Special JFI Physics Colloquium

Sponsored by
  France-Chicago Center and College de France

Prof. Serge Haroche (bio.)

College de France and Ecole Normale Superieure, Paris
and
JFI Distinguished Visitor for 2007

Counting photons without destroying them:
an ideal measurement of light

Tuesday, October 2, 2007

4:00 pm, KPTC 106

followed by reception in KPTC 206 at 5:15 pm

While usual photo-detection procedures annihilate light quanta, we have developed a novel way to count photons without destroying them. A microwave field is stored between two highly reflecting mirrors for time intervals reaching half a second. A stream of very excited atoms pass, one at a time, between the mirrors. These atoms behave as microscopic clocks whose ticking rate is affected by light intensity. By measuring the clocks' delay, information is extracted from the field without any atomic energy absorption and the light progressively collapses into a state of well-defined photon number. This process satisfies all the criteria of an ideal quantum measurement. Residual absorption of photons in the mirrors results in quantum jumps, recorded as sudden changes of the photon number occurring at random times.
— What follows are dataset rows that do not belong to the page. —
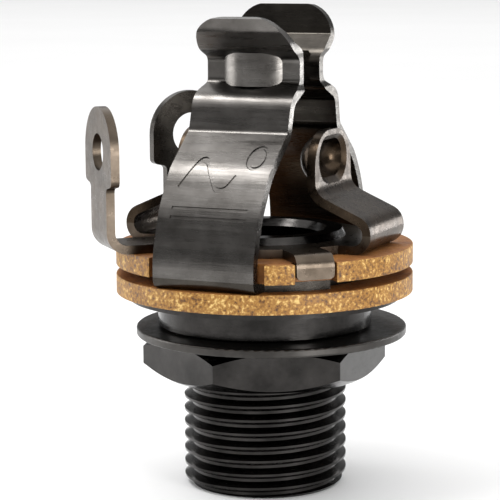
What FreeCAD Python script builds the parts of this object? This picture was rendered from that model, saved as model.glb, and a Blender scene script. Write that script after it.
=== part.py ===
import FreeCAD, Part
import math
import os

V = FreeCAD.Vector

# Quarter-inch instrument jack socket. Millimetres, +Z along the plug axis.
# z = 0 is the mouth where the plug goes in; the contact springs stand above.
# "Reach" is the distance out from the plug axis, "rise" the height above a plate.

# Thread and nut: 3/8-32 UNEF
thread_d = 9.525
pitch = 0.79375
thread_depth = 0.48
thread_end_chamfer = 0.45
nut_across_flats = 12.4
nut_height = 2.4
nut_face_r = 5.95
nut_thread_play = 0.06
thread_below_nut = 6.5

# Bore for the 6.35 mm plug
bore_r = 3.225
bore_lead = 0.4

# Loose washer between nut and collar
washer_r = 7.9
washer_t = 0.5
washer_hole_r = thread_d / 2 + 0.44
washer_shift = 0.38
washer_shift_deg = 24.0

# Sleeve above the thread
collar_r = 6.25
collar_height = 1.65
flange_r = 7.9
flange_t = 0.4
neck_r = 4.15
rim_r = 4.75
rim_height = 0.4

# Insulation
fibre_r = 8.65
fibre_t = 1.1
tube_r = 5.2
fit = 0.05

# Sheet metal
tip_t = 0.55
ground_t = 0.5
tip_disc_r = 6.6
ground_disc_r = 6.3

# Tip springs
leaf_w = 6.1
neck_w = 5.75
front_lip_w = 5.85
rear_lip_w = 6.1
leaf_reach = 8.35
leaf_root_rise = 0.65
leaf_notch_gap = 0.45
rear_spread = 0.55
channel_half_w = 1.8
channel_depth = 0.75
engraving_depth = 0.06
engraving_w = 0.16

# Sleeve (ground) arms
arm_w = 5.4
arm_reach = 7.65
arm_root_rise = 1.1
arm_face_reach = 4.3
arm_top_rise = 6.75
arm_corner_r = 2.15
dimple_r = 1.55
dimple_half_length = 0.75
dimple_rise = 5.1
dimple_wall = 0.45
dimple_mouth_r = 1.9
dimple_mouth_out = 1.35

# Locking tab of the ground plate, in a notch of the upper fibre washer
tab_deg = -46.8
tab_w = 2.2
tab_reach = 8.5
tab_drop = 0.9
tip_tab_reach = 7.5

# Solder lugs
ground_lug_deg = 225.0
ground_lug_reach = 10.0
ground_lug_hole_r = 1.05
tip_lug_deg = 143.5
tip_lug_reach = 9.6
tip_lug_hole_r = 1.3

# Heights of the stack
thread_r = thread_d / 2
z_nut = thread_below_nut
z_washer = z_nut + nut_height
z_collar = z_washer + washer_t
z_flange = z_collar + collar_height
z_lower = z_flange + flange_t
z_tip = z_lower + fibre_t
z_upper = z_tip + tip_t
z_ground = z_upper + fibre_t
z_rim = z_ground + ground_t


# ---------- drawing helpers ----------

def rounded_edges(points, radii, place, closed=False):
    """Edges of a polyline with arcs at its corners; place maps (a, b) to space."""
    count = len(points)
    edges = []
    corners = []
    for i in range(count):
        here = points[i]
        if not closed and i in (0, count - 1):
            corners.append((here, here, None))
            continue
        before = points[i - 1]
        after = points[(i + 1) % count]
        corners.append(corner_arc(before, here, after, radii[i]))
    for i in range(count):
        start, end, middle = corners[i]
        if middle is not None:
            edges.append(Part.Arc(place(*start), place(*middle), place(*end)).toShape())
        if i == count - 1 and not closed:
            break
        following = corners[(i + 1) % count][0]
        if math.dist(end, following) > 1e-6:
            edges.append(Part.makeLine(place(*end), place(*following)))
    return edges


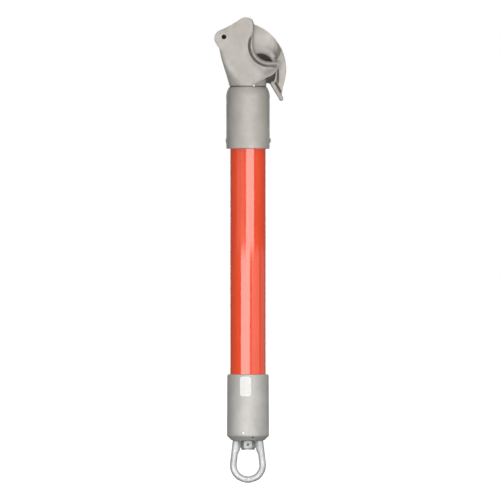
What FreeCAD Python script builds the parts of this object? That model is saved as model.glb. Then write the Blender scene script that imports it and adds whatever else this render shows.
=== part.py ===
import FreeCAD, Part
import math
import os

# An insulated link stick: a fibreglass pole with a cast hook head on top and a swivel eye below.
# Millimetres. +Z runs along the pole from the eye to the head, and the head's flat cheek faces -Y.
# The origin is the middle of the bare pole, on its axis.
# Each sub-part is written to its own STEP file in parts/.

V = FreeCAD.Vector

X_AXIS = V(1, 0, 0)
Y_AXIS = V(0, 1, 0)
Z_AXIS = V(0, 0, 1)

# Pole: the bare length between the two ferrules, and how deep it goes into each
POLE_R = 19.05
POLE_BORE_R = 15.9
POLE_TOP = 163.0
POLE_BOTTOM = -158.5
PLUG_LENGTH = 50.0
BOND_GAP = 0.15

# Head ferrule, from its lower rim up to the joint with the head
FERRULE_Z = 117.9
FERRULE_R = 22.7
FERRULE_LIP = 1.0
SHOULDER_H = 13.0
NECK_R = 19.6
NECK_Z = 183.2
TENON_R = 11.0
TENON_LENGTH = 16.0

# Tail ferrule, from its upper rim down to the nose, with the recess that hides the eye's bridge
TAIL_TOP_Z = -117.5
TAIL_TOP_R = 21.8
TAIL_R = 22.1
TAIL_CONE_Z = -182.0
NOSE_Z = -186.6
NOSE_R = 17.2
RECESS_R = 16.4
RECESS_Z = -179.1
CHAMBER_R = 13.0
CHAMBER_Z = -169.6

# Swivel: bolt, bushing, washers, nut and pin
BOLT_R = 4.76
BOLT_END_Z = -196.2
BOLT_HEAD_R = 8.2
BOLT_HEAD_H = 6.0
RUNNING_GAP = 0.05
BUSHING_R = 7.5
BUSHING_FLANGE_R = 11.5
BUSHING_FLANGE_H = 2.0
WASHER_R = 10.5
WASHER_H = 1.5
NUT_TOP_Z = -186.9
NUT_R = 8.2
NUT_H = 8.2
CASTLE_H = 1.5
CASTLE_R = 7.0
CASTLE_SLOT = 2.4
PIN_R = 1.2
PIN_BORE_R = 0.6
PIN_Z = -191.1

# Swivel eye
EYE_ROD_R = 3.6
EYE_BOW_R = 15.35
EYE_BOW_Z = -212.45
EYE_TOP_X = 12.3
BRIDGE_R = 16.0
BRIDGE_W = 19.0

# Cross rivets, lock pin, grease hole, weep hole and label
RIVET_R = 2.4
RIVET_HEAD_R = 2.9
RIVET_HEAD_H = 1.3
RIVET_TAIL_H = 0.7
HEAD_RIVET_Z = 126.5
TAIL_RIVET_Z = -130.0
LOCK_PIN_R = 1.5
LOCK_PIN_X = 6.2
OILER_R = 1.2
OILER_X = -5.0
OILER_Z = -178.8
WEEP_R = 0.8
WEEP_X = 5.1
WEEP_Z = -183.2
WEEP_DEPTH = 4.0
LABEL_T = 0.25
LABEL_X = (-8.5, 3.5)
LABEL_Z = (-140.6, -119.6)
LABEL_CORNER = 2.8

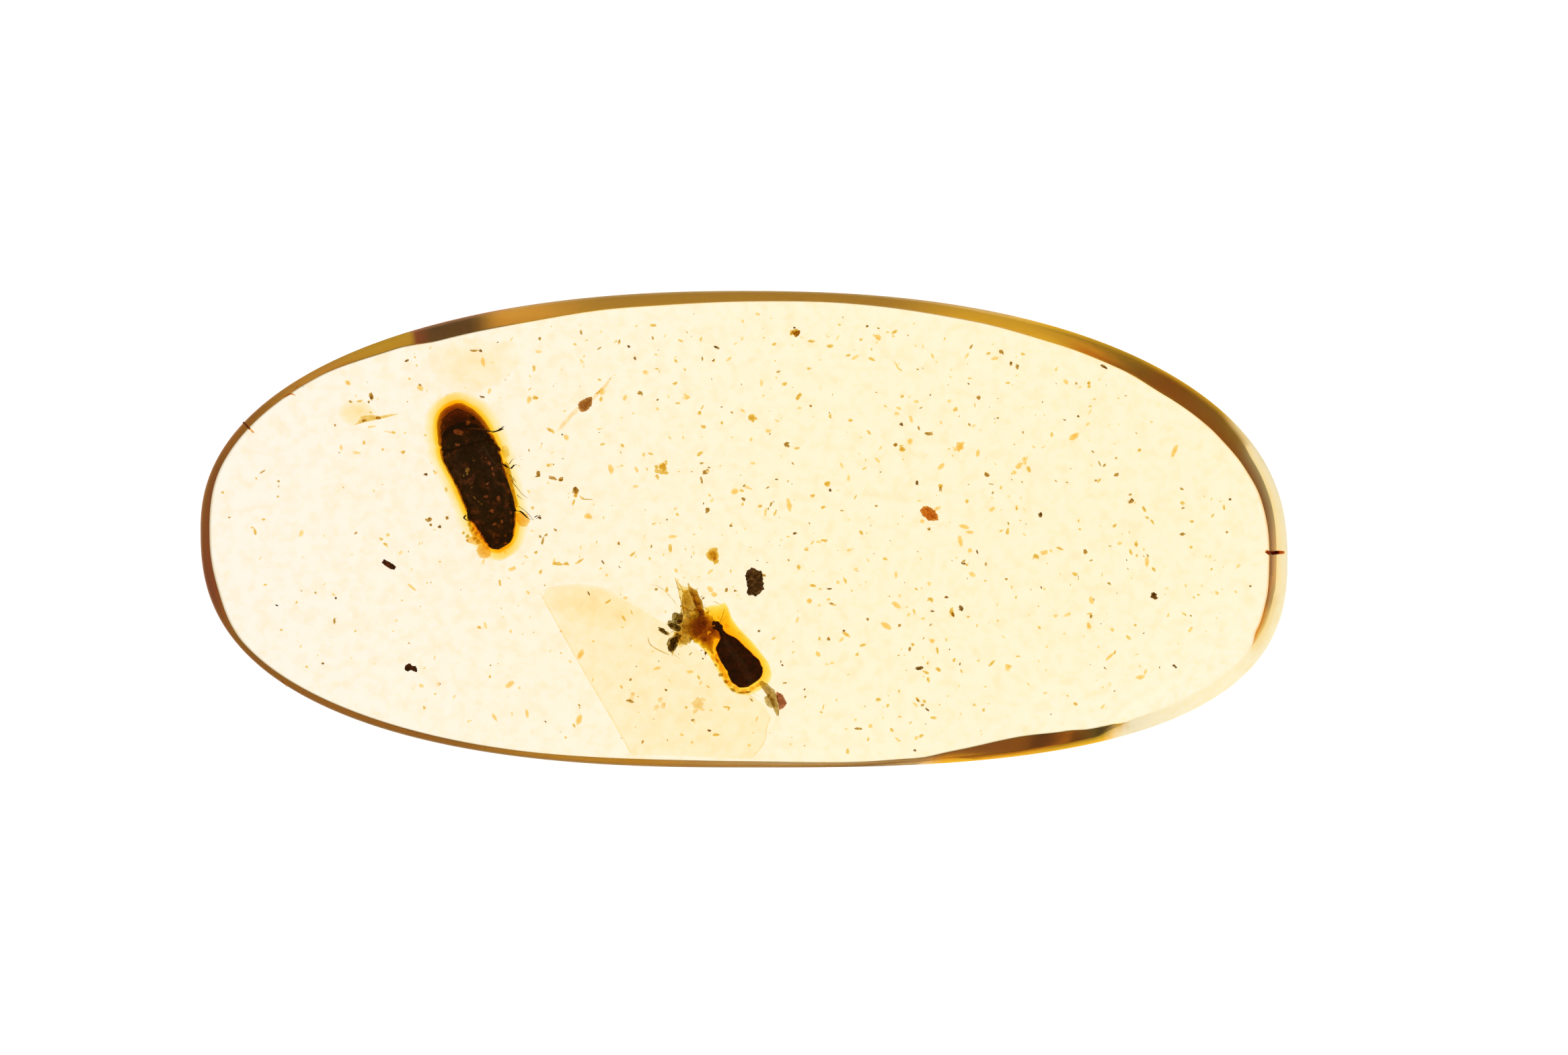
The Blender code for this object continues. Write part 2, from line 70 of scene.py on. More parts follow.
picture_width = PICTURE[0] / PIXELS_PER_MM * MM
distance = picture_width * LENS / SENSOR
camera_data = bpy.data.cameras.new("camera")
camera_data.lens = LENS
camera_data.sensor_width = SENSOR
camera_data.clip_start = NEAREST
camera_data.clip_end = FURTHEST
camera = bpy.data.objects.new("camera", camera_data)
bpy.context.scene.collection.objects.link(camera)
camera.location = (
    (PICTURE[0] / 2.0 - STONE_MIDDLE_PIXEL[0]) / PIXELS_PER_MM * MM,
    (STONE_MIDDLE_PIXEL[1] - PICTURE[1] / 2.0) / PIXELS_PER_MM * MM,
    GIRDLE_HEIGHT + distance)
bpy.context.scene.camera = camera
print("camera height, mm:", round(camera.location.z / MM, 2))


def at_pixel(right, down, height=INCLUSION_HEIGHT / MM):
    """Place in the frame, in metres, of something seen at a pixel and lying at a height in mm."""
    return Vector(((right - STONE_MIDDLE_PIXEL[0]) / PIXELS_PER_MM * MM,
                   (STONE_MIDDLE_PIXEL[1] - down) / PIXELS_PER_MM * MM,
                   height * MM))


# %% [markdown]
# ## Small helpers
#
# Each piece is made in a bmesh, put in an object at the origin, given its material, and set to
# ride on the one body of the frame. A material is a Principled shader with a few nodes before it,
# and almost every one starts from noise that a colour ramp turns into tones, so both have a helper.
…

This new way to "look" at light also leads to the preparation and manipulation of photonic "Schrodinger cats", which are coherent superpositions of field states with different phases or amplitudes, containing a large number of photons. The study of these states on fields trapped in one or two cavities opens new avenues for the exploration of the boundary between the quantum and classical worlds.

This event is free and open to the public.  Refreshment will be provided in KPTC 206 at 3:45pm.